Well it's the start a new thread I don't get. Start a new thread on what
topic? Where? A thread in a post (whatever that is)? A new thread? And
what's the context that was misleading? Or are you talking about
starting a thread in libusb-devel since we were talking about being able
to post there?
I was asking for clarification on what you mean, because I have no idea
what you are talking about at this stage, and you're only referring to
it as "it".
> My point is the comparison is silly because you are claiming that Hans
> Reiser cannot communicate with the Linux community, directly or indirectly.
> (I am unfamiliar with the rules he operates under, so I will take your word
> for it.) Peter at least has the indirect option open.
Then you missed the point. The point was not about communication, but
that one shouldn't brush aside a very damaging act that a person has
committed if they happen to have redeeming points that you would like to
take advantage of.
Maybe it was a bad example, since whatever people do outside of the
technological world has little impact on a technological project.
However, in our case, Peter has been acting very damagingly on a
technological project, and yet you seem to be ready to brush that fact
aside and continue working with him on the very same project. To me, it
just doesn't make sense.
The only logical explanation I can come up with is that you do not see
his maintainer activities (or lack thereof) as that damaging compared to
his other contributions, which is what I was trying to illustrate.

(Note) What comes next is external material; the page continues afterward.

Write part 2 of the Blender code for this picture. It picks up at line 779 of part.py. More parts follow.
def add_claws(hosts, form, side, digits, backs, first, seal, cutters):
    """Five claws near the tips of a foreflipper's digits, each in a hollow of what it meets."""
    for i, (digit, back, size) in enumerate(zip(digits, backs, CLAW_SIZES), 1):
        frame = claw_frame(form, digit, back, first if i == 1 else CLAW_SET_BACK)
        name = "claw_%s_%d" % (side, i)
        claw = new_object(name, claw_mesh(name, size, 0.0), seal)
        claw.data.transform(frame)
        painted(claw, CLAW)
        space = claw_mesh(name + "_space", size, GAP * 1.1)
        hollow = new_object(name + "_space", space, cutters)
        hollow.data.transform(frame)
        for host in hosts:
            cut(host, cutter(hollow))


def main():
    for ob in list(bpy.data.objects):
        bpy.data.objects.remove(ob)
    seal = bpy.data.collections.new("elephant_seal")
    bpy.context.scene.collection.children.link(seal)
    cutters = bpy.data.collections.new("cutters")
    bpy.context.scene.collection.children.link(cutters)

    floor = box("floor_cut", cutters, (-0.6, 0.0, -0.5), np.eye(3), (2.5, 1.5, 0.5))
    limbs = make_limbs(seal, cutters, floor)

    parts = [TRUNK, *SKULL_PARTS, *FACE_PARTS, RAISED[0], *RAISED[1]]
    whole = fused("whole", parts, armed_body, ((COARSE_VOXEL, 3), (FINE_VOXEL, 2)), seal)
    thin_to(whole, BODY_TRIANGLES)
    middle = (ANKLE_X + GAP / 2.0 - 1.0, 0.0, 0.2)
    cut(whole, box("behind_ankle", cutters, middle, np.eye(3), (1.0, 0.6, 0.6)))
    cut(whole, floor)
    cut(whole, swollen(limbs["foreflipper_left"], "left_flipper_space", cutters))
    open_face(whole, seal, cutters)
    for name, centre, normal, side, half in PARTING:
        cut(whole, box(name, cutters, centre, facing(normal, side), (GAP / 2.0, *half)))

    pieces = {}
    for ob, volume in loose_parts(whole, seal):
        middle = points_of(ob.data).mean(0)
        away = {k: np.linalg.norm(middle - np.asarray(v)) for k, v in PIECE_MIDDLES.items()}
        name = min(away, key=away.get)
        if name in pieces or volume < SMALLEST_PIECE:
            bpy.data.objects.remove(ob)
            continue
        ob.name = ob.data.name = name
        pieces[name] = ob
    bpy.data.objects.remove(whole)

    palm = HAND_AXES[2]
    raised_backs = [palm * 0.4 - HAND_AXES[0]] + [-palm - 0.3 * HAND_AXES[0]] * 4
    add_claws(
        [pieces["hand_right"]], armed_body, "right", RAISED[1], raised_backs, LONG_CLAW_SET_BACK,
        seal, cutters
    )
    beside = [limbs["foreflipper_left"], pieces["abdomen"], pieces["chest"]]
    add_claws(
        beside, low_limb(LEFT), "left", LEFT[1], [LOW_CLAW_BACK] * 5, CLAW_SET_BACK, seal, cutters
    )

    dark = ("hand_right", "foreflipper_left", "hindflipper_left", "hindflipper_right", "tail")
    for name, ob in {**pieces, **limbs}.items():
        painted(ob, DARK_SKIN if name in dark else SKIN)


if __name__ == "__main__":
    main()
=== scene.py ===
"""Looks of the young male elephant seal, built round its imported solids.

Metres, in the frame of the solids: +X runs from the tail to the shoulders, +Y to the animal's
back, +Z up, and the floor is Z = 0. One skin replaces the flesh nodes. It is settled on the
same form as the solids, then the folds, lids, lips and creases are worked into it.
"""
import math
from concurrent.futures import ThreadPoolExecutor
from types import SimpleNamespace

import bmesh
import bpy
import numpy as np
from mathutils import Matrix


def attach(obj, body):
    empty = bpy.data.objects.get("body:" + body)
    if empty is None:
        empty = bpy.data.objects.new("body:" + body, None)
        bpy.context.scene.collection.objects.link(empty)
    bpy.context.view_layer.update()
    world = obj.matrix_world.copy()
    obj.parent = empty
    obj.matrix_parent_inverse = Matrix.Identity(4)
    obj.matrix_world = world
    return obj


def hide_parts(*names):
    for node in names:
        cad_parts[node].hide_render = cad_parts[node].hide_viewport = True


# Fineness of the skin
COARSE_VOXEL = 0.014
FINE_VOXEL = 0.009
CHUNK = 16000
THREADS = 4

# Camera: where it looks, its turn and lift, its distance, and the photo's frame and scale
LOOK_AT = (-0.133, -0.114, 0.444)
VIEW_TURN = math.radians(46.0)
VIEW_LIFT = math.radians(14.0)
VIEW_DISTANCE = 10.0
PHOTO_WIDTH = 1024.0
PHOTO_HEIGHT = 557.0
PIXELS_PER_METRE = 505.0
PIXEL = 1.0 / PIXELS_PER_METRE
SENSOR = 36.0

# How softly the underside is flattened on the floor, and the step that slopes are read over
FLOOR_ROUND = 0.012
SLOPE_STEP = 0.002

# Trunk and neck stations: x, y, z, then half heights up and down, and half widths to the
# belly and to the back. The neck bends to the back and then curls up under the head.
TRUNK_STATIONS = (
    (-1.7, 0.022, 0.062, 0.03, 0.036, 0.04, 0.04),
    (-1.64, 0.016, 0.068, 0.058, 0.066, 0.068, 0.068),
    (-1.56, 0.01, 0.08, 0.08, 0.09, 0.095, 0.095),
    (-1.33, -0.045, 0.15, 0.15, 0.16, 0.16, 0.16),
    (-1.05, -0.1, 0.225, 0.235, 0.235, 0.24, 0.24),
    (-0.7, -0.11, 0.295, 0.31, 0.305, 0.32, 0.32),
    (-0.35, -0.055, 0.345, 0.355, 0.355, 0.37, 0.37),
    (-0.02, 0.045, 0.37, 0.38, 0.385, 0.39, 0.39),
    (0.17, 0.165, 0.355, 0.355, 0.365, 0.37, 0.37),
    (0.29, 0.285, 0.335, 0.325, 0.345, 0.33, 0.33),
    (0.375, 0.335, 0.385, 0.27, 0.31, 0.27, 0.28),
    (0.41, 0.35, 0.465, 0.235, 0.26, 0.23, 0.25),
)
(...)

In
the balance of what's right and what's wrong (as seen by a supposedly
impartial person prompted with the task of passing judgement), murder
(if established), is supposed weight a bit more than creating a file
system, no matter how good that file system may be.
Likewise, in the balance of what's right and what's wrong for libusb,
one should consider that the continuing killing a project and forcing it
to fork off is a lot more damaging than whatever help Peter has or will
ever be able to provide. Simple mathematics tell us that it has an
impact on a lot more people, as there is a larger number of users of
libusb (or potential users of libusb) impacted by his disastrous
maintenance activities than whatever number of users or contributors he
may ever provide help to.
If you don't see it that way, then I don't see why you're bothering with
this fork at all, because I can only conclude that you consider that
Peter being a bad maintainer is not of that great a concern for libusb
*users*, or at least not as long as he is doing other good deeds there,
and therefore that it's OK to try to continue working with him even has
he has refused to acknowledge any of his disastrous actions. To reuse
the bad Hans Reiser analogy, it'd be like strongly suspecting a murder
case, but not alerting the authorities onto it (whereas it is your duty
to do so), because you would prefer if further ReiserFS occured.
On that matter, I don't think neutrality flies, and I actually find it
quite amazing that people who are supposed to care about libusb still do
not see the very crucial need to take a side. Not picking a side means
that users will pay the price of having to contend with a poorly
maintained project, such as continuing to encounter bugs that have been
fixed but never made it to a release, or very desirable features like
hotplug, that are unlikely to ever be implemented.